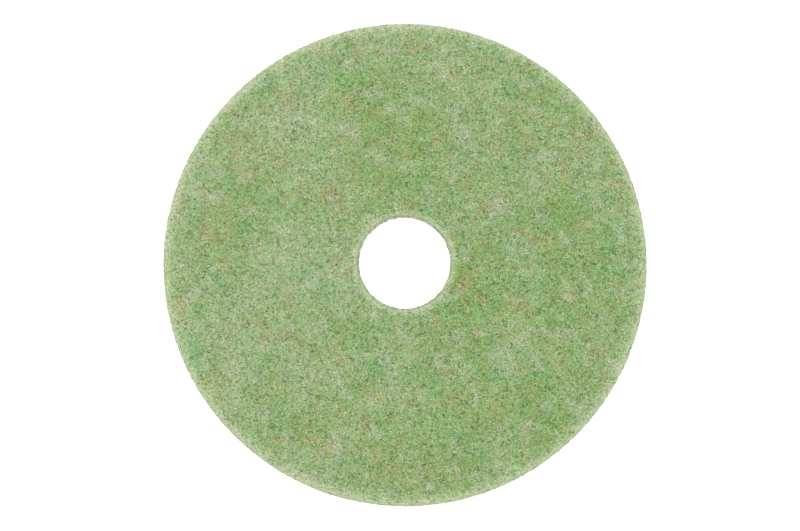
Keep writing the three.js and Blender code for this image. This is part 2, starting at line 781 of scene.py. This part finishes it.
class Sketch:
    """A short way to lay out a material's nodes."""

    def __init__(self, name: str) -> None:
        """Starts an empty material.

        Args:
            name: the material's name.
        """
        self.material = bpy.data.materials.new(name)
        self.material.use_nodes = True
        self.tree = self.material.node_tree
        self.tree.nodes.clear()

    def node(self, kind: str, inputs: dict | None = None, **settings: object) -> bpy.types.Node:
        """Adds a node.

        Args:
            kind: the node's type.
            inputs: a value or a socket for each named or numbered input.
            settings: the node's own properties.

        Returns:
            The new node.
        """
        made = self.tree.nodes.new(kind)
        for key, value in settings.items():
            setattr(made, key, value)
        for key, value in (inputs or {}).items():
            if isinstance(value, bpy.types.NodeSocket):
                self.tree.links.new(value, made.inputs[key])
            else:
                made.inputs[key].default_value = value
        return made

    def maths(self, operation: str, *values: object) -> bpy.types.NodeSocket:
        """The result of a Math node on some numbers or sockets."""
        return self.node("ShaderNodeMath", dict(enumerate(values)), operation=operation).outputs[0]

    def mix(self, share: object, below: object, above: object) -> bpy.types.NodeSocket:
        """The colour of two colours blended at a share from 0 to 1."""
        inputs = {"Factor": share, MIX_BELOW: below, MIX_ABOVE: above}
        return self.node("ShaderNodeMix", inputs, data_type="RGBA").outputs[MIX_RESULT]

    def tinted(self, colour: object, tint: object) -> bpy.types.NodeSocket:
        """One colour times another, with no channel above 1."""
        inputs = {"Factor": 1.0, MIX_BELOW: colour, MIX_ABOVE: tint}
        made = self.node("ShaderNodeMix", inputs, data_type="RGBA", blend_type="MULTIPLY",
                         clamp_result=True)
        return made.outputs[MIX_RESULT]

    def surface(self, shader: bpy.types.NodeSocket) -> bpy.types.Material:
        """Ends the material with its surface shader."""
        self.node("ShaderNodeOutputMaterial", {"Surface": shader})
        return self.material


@dataclass(frozen=True)
class Strand:
    """One layer of fine fibres in the body's pattern.

    The strands follow the middle value of a noise with cells of this size. The width is how far
    from that value they reach, the height is a share of the relief, and the light is painted light
    and shade: how bright they are beside the patch that they lie in, higher strands lighter.
    """

    cell_size: float
    width: float
    height: float
    light: float


@dataclass(frozen=True)
class WebFinish:
    """The finish of the web's body: fine strands of painted light over gaps of painted shade,
    tinted by the kind of patch.

    Near the cut walls the painted light and shade of strands and gaps are drawn towards an even 1,
    which paints the web lighter there, and the walls keep some of the grain.
    """

    # Painted shade in the gaps between the strands
    gap_light: float = 0.26
    # Painted light on the strands, lighter the higher they lie
    strands: tuple[Strand, ...] = (
        Strand(1.30 * MM, 0.110, 0.30, 0.62),
        Strand(1.45 * MM, 0.100, 0.50, 0.88),
        Strand(1.20 * MM, 0.085, 0.70, 1.10),
        Strand(1.35 * MM, 0.070, 0.85, 1.30),
        Strand(1.60 * MM, 0.050, 1.00, 1.50),
    )
    layer_shift: tuple[float, float, float] = (0.37, 0.61, 0.83)
    strand_detail: float = 1.0
    strand_roughness: float = 0.45
    strand_twist: float = 0.35
    cut_painted_lightening: float = 0.6
    wall_grain: float = 0.45
    relief: float = 0.5 * MM
    bump: float = 0.8
    roughness: float = 0.9
    gloss: float = 0.25
    sheen: float = 0.1
    sheen_roughness: float = 0.5

    def strand_mask(
        self, sketch: Sketch, place: bpy.types.NodeSocket, number: int
    ) -> bpy.types.NodeSocket:
        """Draws one layer of strands.

        Args:
            sketch: the material.
            place: where the surface is.
            number: which layer of strands.

        Returns:
            1 along the middle of each strand, down to 0 between strands.
        """
        strand = self.strands[number]
        apart = tuple(number * shift for shift in self.layer_shift)
        moved = sketch.node("ShaderNodeVectorMath", {0: place, 1: apart}, operation="ADD")
        noise = sketch.node("ShaderNodeTexNoise", {
            "Vector": moved.outputs[0], "Scale": 1 / strand.cell_size,
            "Detail": self.strand_detail, "Roughness": self.strand_roughness,
            "Distortion": self.strand_twist})
        away = sketch.maths("ABSOLUTE", sketch.maths("SUBTRACT", noise.outputs[0], 0.5))
        mask = sketch.node("ShaderNodeMapRange", {
            "Value": away, "From Min": 0.0, "From Max": strand.width, "To Min": 1.0,
            "To Max": 0.0}, interpolation_type="SMOOTHSTEP")
        return mask.outputs[0]

    def tint(self, sketch: Sketch) -> bpy.types.NodeSocket:
        """The colour of the patch that a place lies in."""
        colour: object = linear(GREEN.tint)
        # The pale tint of the band near the cut walls is partly painted light
        for patch in (PALE, TAN, COOL, RUSTY, TUFT, CUT_PALE_AND_PAINTED_LIGHT, WALL):
            share = sketch.node("ShaderNodeAttribute", attribute_name=patch.name).outputs["Fac"]
            colour = sketch.mix(share, colour, linear(patch.tint))
        return colour

    def material(self) -> bpy.types.Material:
        """Makes the body's material."""
        sketch = Sketch("web_body")
        place = sketch.node("ShaderNodeTexCoord").outputs["Object"]
        # The light is painted shade in the gaps and painted light on the strands, lighter the
        # higher they lie
        light: object = (self.gap_light,) * 3 + (1.0,)
        height: object = 0.0
        for number, strand in enumerate(self.strands):
            mask = self.strand_mask(sketch, place, number)
            light = sketch.mix(mask, light, (strand.light,) * 3 + (1.0,))
            height = sketch.maths("MAXIMUM", height, sketch.maths("MULTIPLY", mask, strand.height))
        cut = sketch.node("ShaderNodeAttribute", attribute_name=CUT_PALE_AND_PAINTED_LIGHT.name).outputs["Fac"]
        wall = sketch.node("ShaderNodeAttribute", attribute_name=WALL.name).outputs["Fac"]
        # Near the cut walls the painted light and shade are drawn towards an even 1, which paints
        # the band there lighter
        kept_grain = sketch.maths("MULTIPLY", wall, self.wall_grain)
        painted_lightening = sketch.maths("MULTIPLY", cut, sketch.maths("SUBTRACT", 1.0, kept_grain))
        light = sketch.mix(sketch.maths("MULTIPLY", painted_lightening, self.cut_painted_lightening), light, WHITE)
        colour = sketch.tinted(light, self.tint(sketch))
        bump = sketch.node("ShaderNodeBump", {
            "Strength": self.bump, "Distance": self.relief, "Height": height})
        surface = sketch.node("ShaderNodeBsdfPrincipled", {
            "Base Color": colour, "Roughness": self.roughness, "Specular IOR Level": self.gloss,
            "Sheen Weight": self.sheen, "Sheen Roughness": self.sheen_roughness,
            "Normal": bump.outputs[0]})
        return sketch.surface(surface.outputs[0])


@dataclass(frozen=True)
class FibreFinish:
    """The finish of one shade of loose fibre."""

    shade: Shade
    roughness: float = 0.55
    gloss: float = 0.3
    sheen: float = 0.1
    sheen_roughness: float = 0.4

    def material(self) -> bpy.types.Material:
        """Makes the shade's material."""
        sketch = Sketch(f"fibre_{self.shade.name.lower()}")
        surface = sketch.node("ShaderNodeBsdfPrincipled", {
            "Base Color": linear(self.shade.value), "Roughness": self.roughness,
            "Specular IOR Level": self.gloss, "Sheen Weight": self.sheen,
            "Sheen Roughness": self.sheen_roughness})
        return sketch.surface(surface.outputs[0])


@dataclass
class FloorPad:
    """The whole pad: its body and the fibres on each of its sides.

    The densities count the fibres in each square metre. The upper face's fibres are shared out
    over several pieces, to keep each piece light. The fill is how tight the web is, as a pad, and
    is not used.
    """

    section: PadSection
    blend: FibreBlend = field(default_factory=FibreBlend)
    fill: float = 0.9
    upper_pieces: int = 4
    upper_density: float = 60_000
    upper_seed: int = 40
    wall_density: float = 150_000
    rim_seed: int = 61
    rim_lay: Lay = Lay(
        deepest=-0.15 * MM, highest=0.25 * MM, free_share=0.1, free_rise=0.4 * MM,
        levelling=0.3)
    hole_seed: int = 71
    hole_lay: Lay = Lay(
        deepest=0.4 * MM, highest=0.8 * MM, free_share=0.05, free_rise=0.3 * MM,
        levelling=0.3)
    under_density: float = 17_000
    under_seed: int = 51
    under_lay: Lay = Lay(highest=-0.25 * MM, free_share=0.0)

    def layers(self, skin: Skin) -> list[FibreLayer]:
        """The fibre layers of all the sides."""
        blend, wall_density = self.blend, self.wall_density
        upper = [
            FibreLayer(f"upper_fibres_{number}", skin, blend, Side.UPPER, self.upper_density,
                       self.upper_seed + number)
            for number in range(1, self.upper_pieces + 1)
        ]
        return [
            *upper,
            FibreLayer("under_fibres", skin, blend, Side.UNDER, self.under_density,
                       self.under_seed, self.under_lay),
            FibreLayer("rim_fibres", skin, blend, Side.RIM, wall_density, self.rim_seed,
                       self.rim_lay),
            FibreLayer("hole_fibres", skin, blend, Side.HOLE, wall_density, self.hole_seed,
                       self.hole_lay),
        ]

    def build(self) -> list[bpy.types.Object]:
        """Makes and dresses every piece of the pad.

        Returns:
            The pieces, the body first.
        """
        skin = self.section.skin()
        body = WebBody(skin, self.blend).build()
        body.data.materials.append(WebFinish().material())
        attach(body, PAD_BODY)
        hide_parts(PAD_NODE)
        finishes = [FibreFinish(shade).material() for shade in Shade]
        pieces = [body]
        for layer in self.layers(skin):
            piece = layer.build()
            for finish in finishes:
                piece.data.materials.append(finish)
            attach(piece, PAD_BODY)
            pieces.append(piece)
        return pieces


@dataclass(frozen=True)
class Lamp:
    """A soft square lamp that faces the pad, with its power in watts."""

    name: str
    place: Vector
    power: float
    size: float = 0.75

    def build(self) -> None:
        """Adds the lamp to the scene."""
        data = bpy.data.lights.new(self.name, "AREA")
        data.size = self.size
        data.energy = self.power
        lamp = bpy.data.objects.new(self.name, data)
        lamp.location = self.place
        lamp.rotation_mode = "QUATERNION"
        lamp.rotation_quaternion = (-self.place).to_track_quat("-Z", "Y")
        bpy.context.scene.collection.objects.link(lamp)


@dataclass
class Studio:
    """The pale floor, the soft lights and the camera above the pad.

    The pad's middle and width are those that it has in the picture, in pixels.
    """

    pad_radius: float
    pad_thickness: float
    floor_size: float = 8.0
    floor_colour: Colour = (244, 244, 244)
    floor_lift: float = 0.68
    sky_light: float = 0.46
    lamps: tuple[Lamp, ...] = (
        Lamp("key_lamp", Vector((-1.5, 1.05, 3.0)), 48),
        Lamp("fill_lamp", Vector((1.5, -1.05, 3.0)), 42),
    )
    picture_width: int = 800
    picture_height: int = 531
    pad_middle: tuple[float, float] = (404.55, 263.1)
    pad_width: float = 482.9
    lens: float = 70.0
    sensor: float = 36.0
    lean: float = math.radians(3.5)
    lean_turn: float = math.radians(15.0)

    def make_camera(self) -> None:
        """Puts the camera above the pad, so that the pad fills the photograph's place.

        The rim is widest halfway up, so that is the height at which the sizes are set.
        """
        per_pixel = 2 * self.pad_radius / self.pad_width
        distance = self.lens / self.sensor * self.picture_width * per_pixel
        right = (self.picture_width / 2 - self.pad_middle[0]) * per_pixel
        up = (self.pad_middle[1] - self.picture_height / 2) * per_pixel
        aim = Vector((right, up, self.pad_thickness / 2))
        back = Vector((
            math.sin(self.lean) * math.sin(self.lean_turn),
            -math.sin(self.lean) * math.cos(self.lean_turn),
            math.cos(self.lean),
        ))
        data = bpy.data.cameras.new("camera")
        data.lens = self.lens
        data.sensor_width = self.sensor
        camera = bpy.data.objects.new("camera", data)
        camera.location = aim + back * distance
        camera.rotation_euler = (math.asin(-back.y), math.atan2(back.x, back.z), 0.0)
        bpy.context.scene.collection.objects.link(camera)
        bpy.context.scene.camera = camera

    def make_world(self) -> None:
        """Lights the scene evenly from all round, and shows white behind it."""
        world = bpy.data.worlds.new("studio")
        world.use_nodes = True
        nodes, links = world.node_tree.nodes, world.node_tree.links
        nodes.clear()
        path = nodes.new("ShaderNodeLightPath")
        seen = path.outputs["Is Camera Ray"]
        for ray in ("Is Glossy Ray", "Is Transmission Ray"):
            either = nodes.new("ShaderNodeMath")
            either.operation = "MAXIMUM"
            links.new(seen, either.inputs[0])
            links.new(path.outputs[ray], either.inputs[1])
            seen = either.outputs[0]
        mixed = nodes.new("ShaderNodeMixShader")
        links.new(seen, mixed.inputs[0])
        for number, strength in enumerate((self.sky_light, 1.0), start=1):
            background = nodes.new("ShaderNodeBackground")
            background.inputs["Color"].default_value = WHITE
            background.inputs["Strength"].default_value = strength
            links.new(background.outputs[0], mixed.inputs[number])
        output = nodes.new("ShaderNodeOutputWorld")
        links.new(mixed.outputs[0], output.inputs["Surface"])
        bpy.context.scene.world = world

    def floor_material(self) -> bpy.types.Material:
        """A matt pale floor that the camera sees as white, apart from the pad's shadow."""
        sketch = Sketch("studio_floor")
        path = sketch.node("ShaderNodeLightPath")
        seen = sketch.maths("MAXIMUM", path.outputs["Is Camera Ray"], path.outputs["Is Glossy Ray"])
        seen = sketch.maths("MAXIMUM", seen, path.outputs["Is Transmission Ray"])
        matt = sketch.node("ShaderNodeBsdfDiffuse", {"Color": linear(self.floor_colour)})
        lift = sketch.node("ShaderNodeEmission", {
            "Color": WHITE, "Strength": sketch.maths("MULTIPLY", seen, self.floor_lift)})
        both = sketch.node("ShaderNodeAddShader", {0: matt.outputs[0], 1: lift.outputs[0]})
        return sketch.surface(both.outputs[0])

    def make_floor(self) -> None:
        """Lays the floor under the pad."""
        half = self.floor_size / 2
        corners = np.array([[-half, -half, 0], [half, -half, 0], [half, half, 0], [-half, half, 0]])
        floor = mesh_piece("studio_floor", corners, np.array([[0, 1, 2], [0, 2, 3]]))
        floor.data.materials.append(self.floor_material())

    def build(self) -> None:
        """Makes the camera, the lights and the floor."""
        self.make_camera()
        self.make_world()
        for lamp in self.lamps:
            lamp.build()
        self.make_floor()
        bpy.context.scene.view_settings.view_transform = "Standard"


def main() -> None:
    """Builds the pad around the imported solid, and the studio around the pad."""
    logging.basicConfig(level=logging.INFO, format="%(name)s: %(message)s")
    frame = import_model()
    section = PadSection.of_node(frame["nodes"][PAD_NODE])
    Studio(section.rim_radius, section.thickness).build()
    for piece in FloorPad(section).build():
        LOG.info("%s has %d triangles", piece.name, len(piece.data.polygons))


if __name__ == "__main__":
    main()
++++++
— TASK DESCRIPTION —
Copy exactly the lines that run from the first line of the data to the line containing "an empty material.", please, with both ends included and nothing else.

— EXERCISE RESULT —
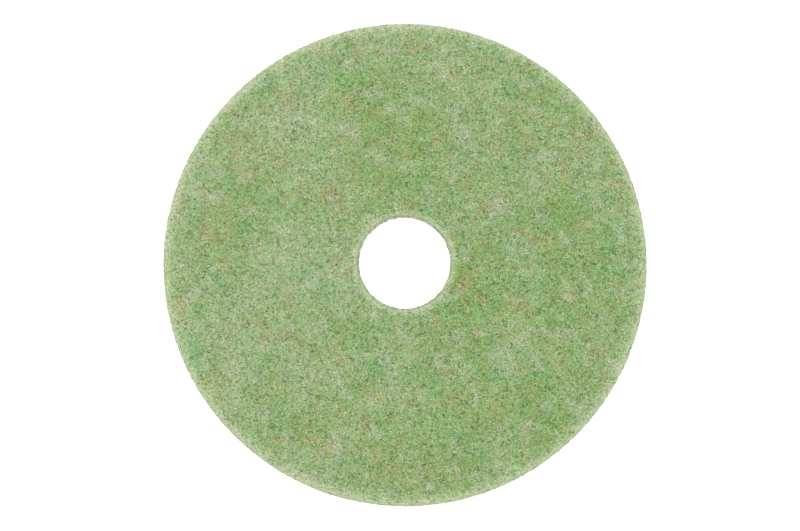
Keep writing the three.js and Blender code for this image. This is part 2, starting at line 781 of scene.py. This part finishes it.
class Sketch:
    """A short way to lay out a material's nodes."""

    def __init__(self, name: str) -> None:
        """Starts an empty material.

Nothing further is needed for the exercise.